The restoration process may involve a period of special guidance and limitations appropriate to the offense and the position of the offender. These are not punitive measures, but necessary restorative steps. They will vary in each situation. The mending process must be carefully navigated in order to ensure total healing and fitness of the believer for return to active life in the Church. Restoration includes:

  • Involvement of the entire Church body (Galatians 6:1-2).
  • Forgiveness by God and the Church (Luke 17:1-4; Matthew 18:21-35).
  • Comfort and help by fellow believers (2 Corinthians 2:5-7).
  • Re-affirmation of Christian love (2 Corinthians 2:8-11).


Final Remarks
God is serious about sin in the Church and among the saints. He has given us in Scripture His loving plan for restoring sinning believers to fellowship with Himself and with the Church.

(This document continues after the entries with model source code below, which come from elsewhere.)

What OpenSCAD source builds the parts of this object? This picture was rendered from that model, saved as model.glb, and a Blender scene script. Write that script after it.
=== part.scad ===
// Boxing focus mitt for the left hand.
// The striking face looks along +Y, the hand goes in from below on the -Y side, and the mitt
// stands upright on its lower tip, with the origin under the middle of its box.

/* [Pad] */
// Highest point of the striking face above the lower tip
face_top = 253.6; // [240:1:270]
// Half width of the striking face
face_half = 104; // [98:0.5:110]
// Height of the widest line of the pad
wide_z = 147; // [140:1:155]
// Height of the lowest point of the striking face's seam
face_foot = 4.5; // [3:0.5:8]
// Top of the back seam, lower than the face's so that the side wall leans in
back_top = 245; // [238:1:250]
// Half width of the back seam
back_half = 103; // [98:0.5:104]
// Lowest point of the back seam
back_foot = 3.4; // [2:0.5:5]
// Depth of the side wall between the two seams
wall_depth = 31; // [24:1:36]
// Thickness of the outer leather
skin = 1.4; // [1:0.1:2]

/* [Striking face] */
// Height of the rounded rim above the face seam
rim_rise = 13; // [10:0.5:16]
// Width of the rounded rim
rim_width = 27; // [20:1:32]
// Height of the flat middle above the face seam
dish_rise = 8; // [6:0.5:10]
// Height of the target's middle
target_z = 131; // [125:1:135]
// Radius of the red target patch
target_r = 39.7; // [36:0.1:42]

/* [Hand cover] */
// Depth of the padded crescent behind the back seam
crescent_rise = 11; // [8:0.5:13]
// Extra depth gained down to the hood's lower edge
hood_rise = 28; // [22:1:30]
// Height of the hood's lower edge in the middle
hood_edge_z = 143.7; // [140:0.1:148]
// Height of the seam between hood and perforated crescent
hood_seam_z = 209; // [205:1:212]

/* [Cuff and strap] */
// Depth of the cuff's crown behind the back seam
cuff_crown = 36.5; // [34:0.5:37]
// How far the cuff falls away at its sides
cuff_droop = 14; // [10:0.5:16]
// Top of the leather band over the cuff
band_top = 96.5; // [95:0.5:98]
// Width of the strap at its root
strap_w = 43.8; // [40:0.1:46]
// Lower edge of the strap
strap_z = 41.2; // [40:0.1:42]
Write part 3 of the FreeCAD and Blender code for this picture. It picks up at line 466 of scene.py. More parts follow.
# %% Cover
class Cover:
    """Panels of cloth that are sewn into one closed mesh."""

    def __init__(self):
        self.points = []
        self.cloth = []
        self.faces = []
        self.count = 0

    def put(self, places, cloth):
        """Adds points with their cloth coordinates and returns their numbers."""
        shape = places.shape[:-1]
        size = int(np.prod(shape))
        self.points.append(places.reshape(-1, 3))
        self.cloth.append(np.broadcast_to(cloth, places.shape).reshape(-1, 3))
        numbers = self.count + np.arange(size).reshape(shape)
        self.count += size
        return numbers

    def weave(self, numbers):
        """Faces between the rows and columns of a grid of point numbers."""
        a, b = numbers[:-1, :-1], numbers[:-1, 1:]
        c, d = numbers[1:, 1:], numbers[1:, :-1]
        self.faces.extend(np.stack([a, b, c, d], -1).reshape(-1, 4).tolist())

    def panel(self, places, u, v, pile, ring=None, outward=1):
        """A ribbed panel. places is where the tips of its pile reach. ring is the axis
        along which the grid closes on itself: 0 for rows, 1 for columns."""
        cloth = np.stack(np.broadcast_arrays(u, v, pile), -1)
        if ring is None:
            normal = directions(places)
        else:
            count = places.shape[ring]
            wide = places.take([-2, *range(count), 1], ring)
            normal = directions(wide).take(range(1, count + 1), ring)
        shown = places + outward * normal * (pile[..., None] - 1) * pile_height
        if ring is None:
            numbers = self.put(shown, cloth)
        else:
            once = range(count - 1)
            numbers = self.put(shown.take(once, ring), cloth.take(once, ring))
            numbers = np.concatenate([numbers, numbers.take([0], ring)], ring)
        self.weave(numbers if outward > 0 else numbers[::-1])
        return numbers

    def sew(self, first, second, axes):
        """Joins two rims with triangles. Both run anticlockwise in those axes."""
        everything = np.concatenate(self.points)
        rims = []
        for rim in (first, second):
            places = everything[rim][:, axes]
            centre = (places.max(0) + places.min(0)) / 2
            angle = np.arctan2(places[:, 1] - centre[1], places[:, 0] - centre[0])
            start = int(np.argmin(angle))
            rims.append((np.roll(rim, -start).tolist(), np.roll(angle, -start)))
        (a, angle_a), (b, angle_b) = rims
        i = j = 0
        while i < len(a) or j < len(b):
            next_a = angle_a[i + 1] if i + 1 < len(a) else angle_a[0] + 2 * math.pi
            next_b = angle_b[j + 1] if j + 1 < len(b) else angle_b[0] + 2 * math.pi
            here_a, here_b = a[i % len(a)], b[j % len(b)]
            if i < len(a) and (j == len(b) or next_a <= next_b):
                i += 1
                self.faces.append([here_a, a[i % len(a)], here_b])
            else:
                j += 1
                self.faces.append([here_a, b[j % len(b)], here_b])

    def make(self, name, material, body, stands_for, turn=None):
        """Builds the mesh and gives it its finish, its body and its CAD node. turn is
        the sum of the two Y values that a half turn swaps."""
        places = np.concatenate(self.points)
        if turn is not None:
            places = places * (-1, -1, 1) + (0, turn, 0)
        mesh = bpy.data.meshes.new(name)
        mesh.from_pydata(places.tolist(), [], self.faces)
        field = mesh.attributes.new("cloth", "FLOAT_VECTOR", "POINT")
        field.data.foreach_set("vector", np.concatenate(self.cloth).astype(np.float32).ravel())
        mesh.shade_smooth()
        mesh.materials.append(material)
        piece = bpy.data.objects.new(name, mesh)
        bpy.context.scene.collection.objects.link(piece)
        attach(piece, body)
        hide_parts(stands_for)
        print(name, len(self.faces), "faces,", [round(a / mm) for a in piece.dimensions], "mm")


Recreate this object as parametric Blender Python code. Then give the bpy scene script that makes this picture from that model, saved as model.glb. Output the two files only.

The true Church today cannot ignore the responsibility of Church discipline nor avoid confrontation with Christians who are living in sin. We are commanded to “judge ourselves” personally (1 Corinthians 11:28-32) and corporately (1 Corinthians 5:9-13). Church discipline is a tangible, visible way that committed Christians care for and show true love for each other.

With the coming of the Lord at hand, let us consider the blessings and benefits afforded us by a loving, caring Heavenly Father (Hebrews 12:1-17) in giving us a guide to discipline in the Church. Let us prepare for the soon coming of our Lord and Savior Jesus Christ (2 Peter 3:10-18; 1 John 3:1-3).